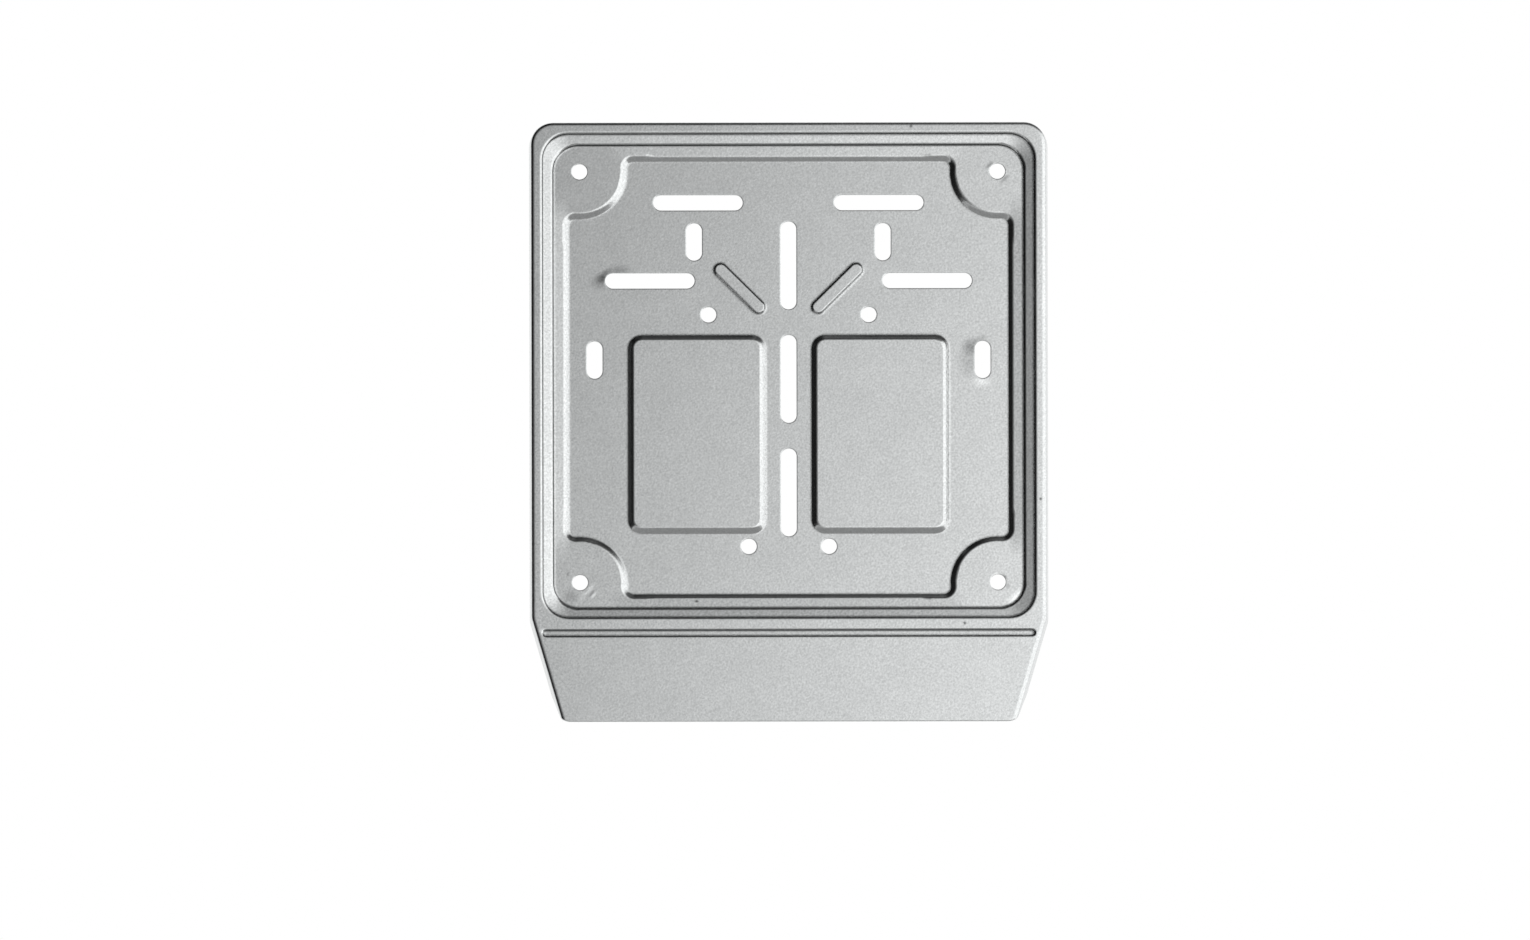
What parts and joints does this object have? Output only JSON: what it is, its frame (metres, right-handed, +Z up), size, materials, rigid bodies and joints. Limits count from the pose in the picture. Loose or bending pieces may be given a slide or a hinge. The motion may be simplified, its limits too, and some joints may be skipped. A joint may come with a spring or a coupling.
{
  "type": "number plate holder",
  "caption": "Pressed sheet-metal holder for a square motorcycle number plate, with a raised rim, a stepped recess, stiffening panels, slots for the bracket and a lower flap.",
  "frame": {"origin": "on the seat that carries the plate, at the centre of the four plate screws", "axes": "+X to the right seen from the plate side, +Z up as mounted, -Y out of the plate side"},
  "size_m": [0.1968, 0.008, 0.232],
  "materials": {
    "painted_sheet": "satin silver"
  },
  "bodies": {
    "root": {"plate_holder": "painted_sheet"}
  },
  "joints": []
}
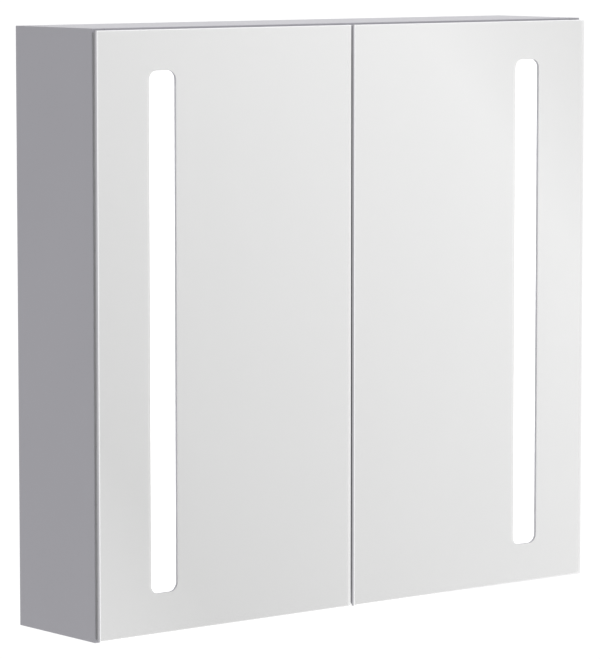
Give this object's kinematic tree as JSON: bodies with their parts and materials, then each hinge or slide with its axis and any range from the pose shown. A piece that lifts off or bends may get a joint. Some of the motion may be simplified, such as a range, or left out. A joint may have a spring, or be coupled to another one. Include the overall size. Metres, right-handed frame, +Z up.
{
  "type": "medicine cabinet with mirror",
  "caption": "Wall-hung mirror cabinet with overlay mirror doors on continuous hinges, upright light windows, glass shelves and an adjustable wall hanging.",
  "frame": {"origin": "middle of the wall rail's two screw slots, on the wall plane", "axes": "+X to the right seen from the front, +Y into the wall, +Z up; the doors face -Y"},
  "size_m": [0.6514, 0.1385, 0.608],
  "materials": {
    "body_lacquer": "light grey lacquer on fibreboard, satin",
    "inner_mirror_silver": "silvered mirror, polished edge",
    "silvering": "silvering behind the front glass",
    "door_glass": "clear float glass with a polished edge",
    "shelf_glass": "clear float glass with polished edges",
    "zinc_steel": "zinc-plated steel",
    "polished_steel": "bright stainless steel",
    "anodised_aluminium": "satin anodised",
    "cover_metal": "light grey powder coat",
    "white_plastic": "fine-textured moulded plastic",
    "black_plastic": "fine-textured moulded plastic",
    "black_rubber": "smooth moulded rubber",
    "lead_sleeve": "flexible sleeve",
    "board_white": "white solder mask",
    "led_glow": "lit light-emitting diodes",
    "opal_glow": "opal sheet, lit from behind",
    "sensor_red": "dark red window",
    "magnet_black": "sintered magnet",
    "clear_bumper": "soft clear bumper"
  },
  "bodies": {
    "cabinet": {"left_side_panel": "body_lacquer", "right_side_panel": "body_lacquer", "top_panel": "body_lacquer", "bottom_panel": "body_lacquer", "back_panel": "body_lacquer", "interior_mirror": "inner_mirror_silver", "cam_locks": "zinc_steel", "cam_bolts": "zinc_steel", "upper_shelf": "shelf_glass", "lower_shelf": "shelf_glass", "shelf_supports": "polished_steel", "wall_rail": "zinc_steel", "left_hanger_body": "white_plastic", "right_hanger_body": "white_plastic", "left_hanger_hook": "zinc_steel", "right_hanger_hook": "zinc_steel", "hanger_adjusting_screws": "zinc_steel", "service_cover": "cover_metal", "led_driver": "white_plastic", "terminal_block": "white_plastic", "cable_grommet": "black_rubber", "mains_link_lead": "lead_sleeve", "left_light_lead": "lead_sleeve", "right_light_lead": "lead_sleeve", "sensor_lead": "lead_sleeve", "left_light_housing": "anodised_aluminium", "right_light_housing": "anodised_aluminium", "left_led_board": "board_white", "right_led_board": "board_white", "led_chips": "led_glow", "left_diffuser": "opal_glow", "right_diffuser": "opal_glow", "light_end_caps": "white_plastic", "sensor_housing": "black_plastic", "sensor_lens": "sensor_red", "sensor_nut": "black_plastic", "left_hinge_body_leaf": "polished_steel", "right_hinge_body_leaf": "polished_steel", "left_hinge_pin": "polished_steel", "right_hinge_pin": "polished_steel", "hinge_screws": "polished_steel", "door_catch": "white_plastic", "catch_magnets": "magnet_black", "pan_head_screws": "zinc_steel"},
    "left_door": {"left_door_glass": "door_glass", "left_silvering": "silvering", "left_inner_mirror": "inner_mirror_silver", "left_window_insert": "opal_glow", "left_hinge_door_leaf": "polished_steel", "left_strike_plate": "zinc_steel", "left_door_bumpers": "clear_bumper"},
    "right_door": {"right_door_glass": "door_glass", "right_silvering": "silvering", "right_inner_mirror": "inner_mirror_silver", "right_window_insert": "opal_glow", "right_hinge_door_leaf": "polished_steel", "right_strike_plate": "zinc_steel", "right_door_bumpers": "clear_bumper"}
  },
  "joints": [
    {"name": "left_door_hinge", "type": "hinge", "parent": "cabinet", "child": "left_door", "pos_m": [-0.32375, -0.13225, -0.243], "axis": [0, 0, -1], "range_deg": [0, 110]},
    {"name": "right_door_hinge", "type": "hinge", "parent": "cabinet", "child": "right_door", "pos_m": [0.32375, -0.13225, -0.243], "axis": [0, 0, 1], "range_deg": [0, 110]}
  ]
}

-- INSTRUCTION --
Each entry above is to be quoted exactly.

-- CORRECT RESULT --
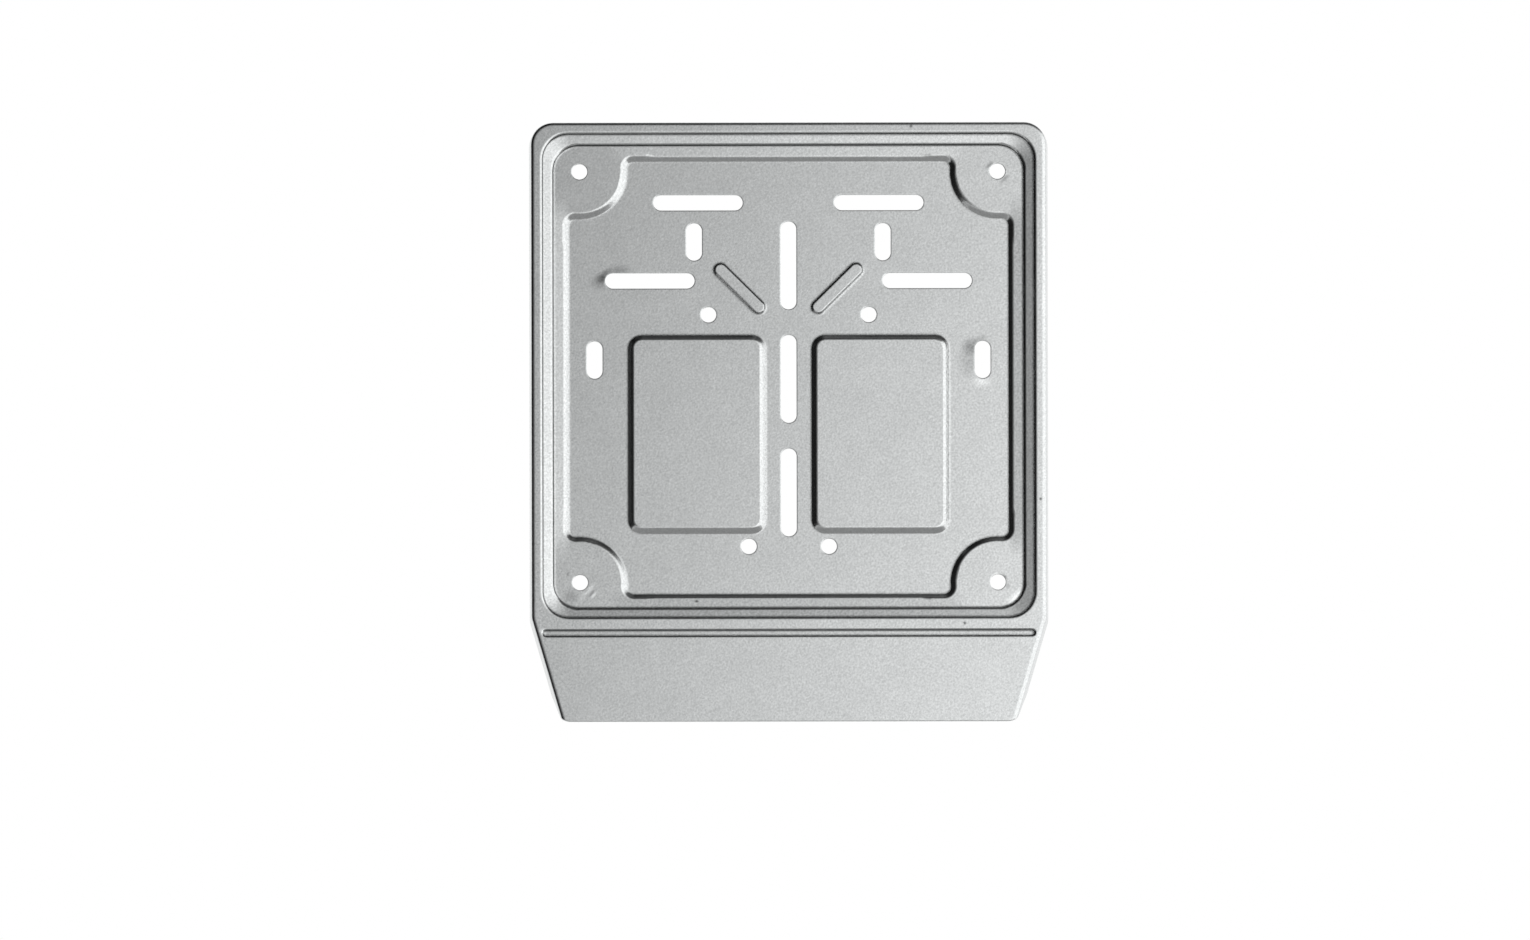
What parts and joints does this object have? Output only JSON: what it is, its frame (metres, right-handed, +Z up), size, materials, rigid bodies and joints. Limits count from the pose in the picture. Loose or bending pieces may be given a slide or a hinge. The motion may be simplified, its limits too, and some joints may be skipped. A joint may come with a spring or a coupling.
{
  "type": "number plate holder",
  "caption": "Pressed sheet-metal holder for a square motorcycle number plate, with a raised rim, a stepped recess, stiffening panels, slots for the bracket and a lower flap.",
  "frame": {"origin": "on the seat that carries the plate, at the centre of the four plate screws", "axes": "+X to the right seen from the plate side, +Z up as mounted, -Y out of the plate side"},
  "size_m": [0.1968, 0.008, 0.232],
  "materials": {
    "painted_sheet": "satin silver"
  },
  "bodies": {
    "root": {"plate_holder": "painted_sheet"}
  },
  "joints": []
}
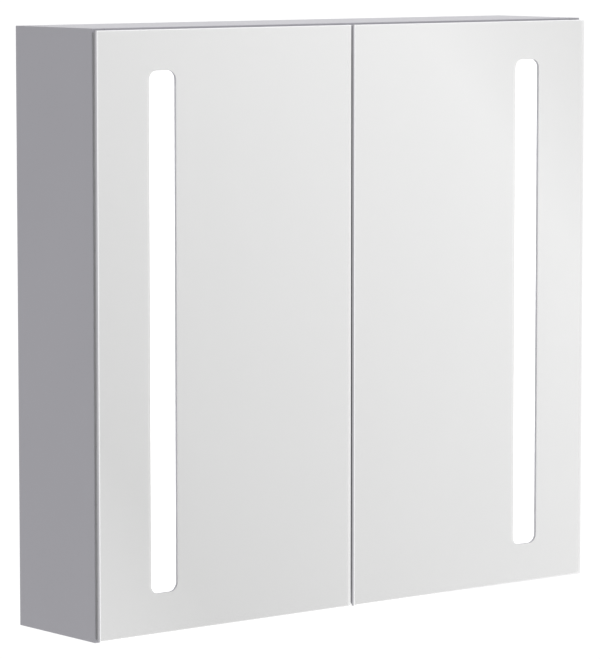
Give this object's kinematic tree as JSON: bodies with their parts and materials, then each hinge or slide with its axis and any range from the pose shown. A piece that lifts off or bends may get a joint. Some of the motion may be simplified, such as a range, or left out. A joint may have a spring, or be coupled to another one. Include the overall size. Metres, right-handed frame, +Z up.
{
  "type": "medicine cabinet with mirror",
  "caption": "Wall-hung mirror cabinet with overlay mirror doors on continuous hinges, upright light windows, glass shelves and an adjustable wall hanging.",
  "frame": {"origin": "middle of the wall rail's two screw slots, on the wall plane", "axes": "+X to the right seen from the front, +Y into the wall, +Z up; the doors face -Y"},
  "size_m": [0.6514, 0.1385, 0.608],
  "materials": {
    "body_lacquer": "light grey lacquer on fibreboard, satin",
    "inner_mirror_silver": "silvered mirror, polished edge",
    "silvering": "silvering behind the front glass",
    "door_glass": "clear float glass with a polished edge",
    "shelf_glass": "clear float glass with polished edges",
    "zinc_steel": "zinc-plated steel",
    "polished_steel": "bright stainless steel",
    "anodised_aluminium": "satin anodised",
    "cover_metal": "light grey powder coat",
    "white_plastic": "fine-textured moulded plastic",
    "black_plastic": "fine-textured moulded plastic",
    "black_rubber": "smooth moulded rubber",
    "lead_sleeve": "flexible sleeve",
    "board_white": "white solder mask",
    "led_glow": "lit light-emitting diodes",
    "opal_glow": "opal sheet, lit from behind",
    "sensor_red": "dark red window",
    "magnet_black": "sintered magnet",
    "clear_bumper": "soft clear bumper"
  },
  "bodies": {
    "cabinet": {"left_side_panel": "body_lacquer", "right_side_panel": "body_lacquer", "top_panel": "body_lacquer", "bottom_panel": "body_lacquer", "back_panel": "body_lacquer", "interior_mirror": "inner_mirror_silver", "cam_locks": "zinc_steel", "cam_bolts": "zinc_steel", "upper_shelf": "shelf_glass", "lower_shelf": "shelf_glass", "shelf_supports": "polished_steel", "wall_rail": "zinc_steel", "left_hanger_body": "white_plastic", "right_hanger_body": "white_plastic", "left_hanger_hook": "zinc_steel", "right_hanger_hook": "zinc_steel", "hanger_adjusting_screws": "zinc_steel", "service_cover": "cover_metal", "led_driver": "white_plastic", "terminal_block": "white_plastic", "cable_grommet": "black_rubber", "mains_link_lead": "lead_sleeve", "left_light_lead": "lead_sleeve", "right_light_lead": "lead_sleeve", "sensor_lead": "lead_sleeve", "left_light_housing": "anodised_aluminium", "right_light_housing": "anodised_aluminium", "left_led_board": "board_white", "right_led_board": "board_white", "led_chips": "led_glow", "left_diffuser": "opal_glow", "right_diffuser": "opal_glow", "light_end_caps": "white_plastic", "sensor_housing": "black_plastic", "sensor_lens": "sensor_red", "sensor_nut": "black_plastic", "left_hinge_body_leaf": "polished_steel", "right_hinge_body_leaf": "polished_steel", "left_hinge_pin": "polished_steel", "right_hinge_pin": "polished_steel", "hinge_screws": "polished_steel", "door_catch": "white_plastic", "catch_magnets": "magnet_black", "pan_head_screws": "zinc_steel"},
    "left_door": {"left_door_glass": "door_glass", "left_silvering": "silvering", "left_inner_mirror": "inner_mirror_silver", "left_window_insert": "opal_glow", "left_hinge_door_leaf": "polished_steel", "left_strike_plate": "zinc_steel", "left_door_bumpers": "clear_bumper"},
    "right_door": {"right_door_glass": "door_glass", "right_silvering": "silvering", "right_inner_mirror": "inner_mirror_silver", "right_window_insert": "opal_glow", "right_hinge_door_leaf": "polished_steel", "right_strike_plate": "zinc_steel", "right_door_bumpers": "clear_bumper"}
  },
  "joints": [
    {"name": "left_door_hinge", "type": "hinge", "parent": "cabinet", "child": "left_door", "pos_m": [-0.32375, -0.13225, -0.243], "axis": [0, 0, -1], "range_deg": [0, 110]},
    {"name": "right_door_hinge", "type": "hinge", "parent": "cabinet", "child": "right_door", "pos_m": [0.32375, -0.13225, -0.243], "axis": [0, 0, 1], "range_deg": [0, 110]}
  ]
}